En 1992, les difficultés financières de l’OM conduisent au départ de Chris Waddle. Il revient en Angleterre, signant à Sheffield Wednesday pour une somme symbolique d’un million de livres.
À 32 ans, beaucoup le croient sur le déclin. Pourtant, il réalise une saison 1992-93 exceptionnelle. Il guide son équipe vers deux finales de coupe et est élu joueur de l’année par les journalistes anglais, un honneur rare pour un joueur évoluant hors du « Big Four ».
Les années suivantes marquent le déclin progressif d’un génie du ballon qui, malgré l’âge, conserve une élégance et une vista intactes. Il poursuit sa carrière dans des clubs comme Bradford, Sunderland et Burnley, jouant jusqu’à un âge avancé par amour du jeu.

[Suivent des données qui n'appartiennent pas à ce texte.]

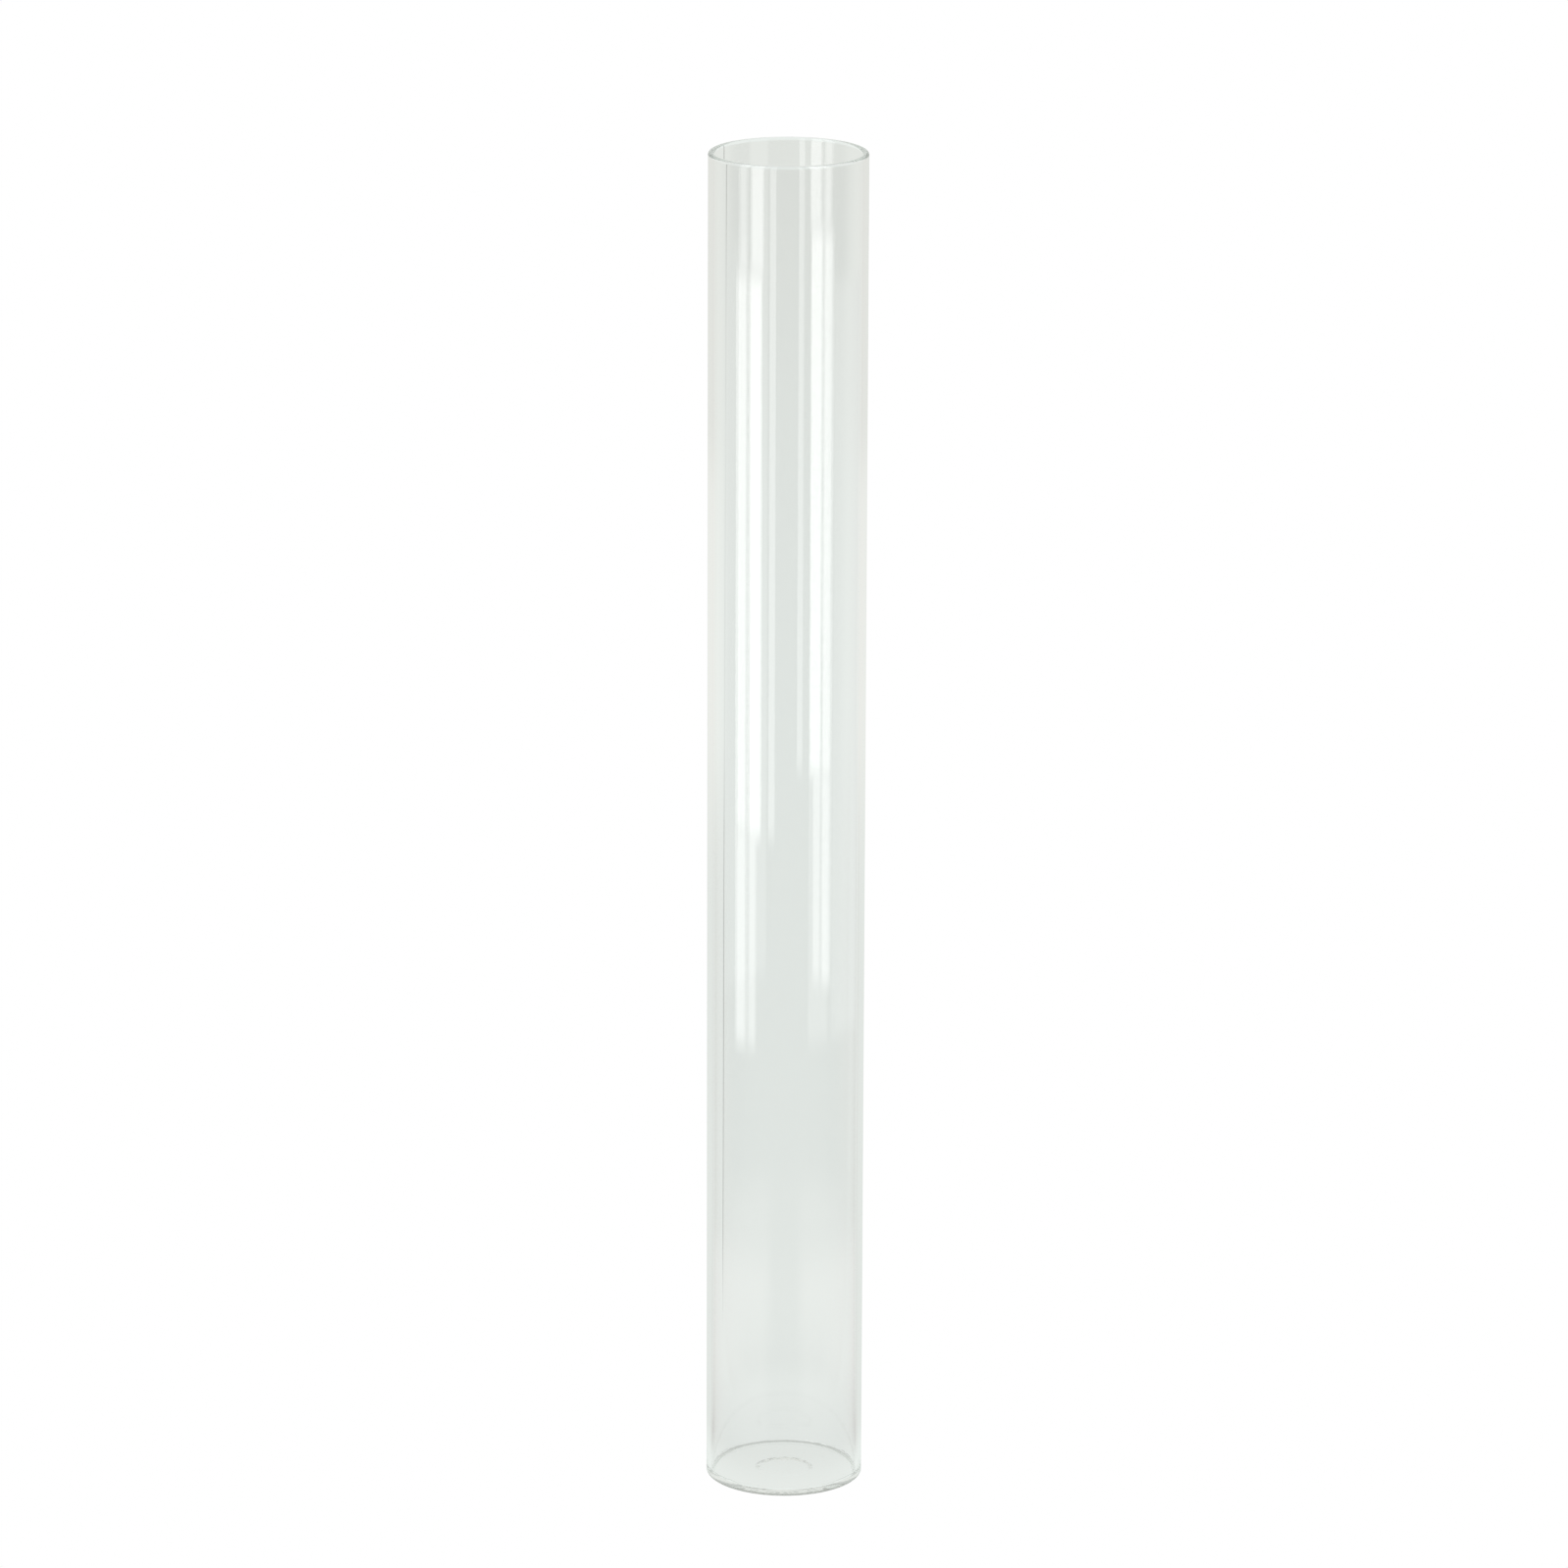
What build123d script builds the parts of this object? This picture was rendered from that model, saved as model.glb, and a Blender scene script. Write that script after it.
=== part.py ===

Chris Waddle restera dans l’histoire comme un joueur d’exception, un artiste dont la classe transcendait les époques. Moins reconnu que certains de ses contemporains, son influence sur le football moderne est pourtant indéniable.
À une époque où le football semble parfois perdre sa spontanéité, le souvenir de Waddle rappelle qu’un dribble, une feinte, un sourire peuvent suffire à captiver une génération entière. Son jeu respirait la liberté et le plaisir. Et c’est bien là l’essence du football.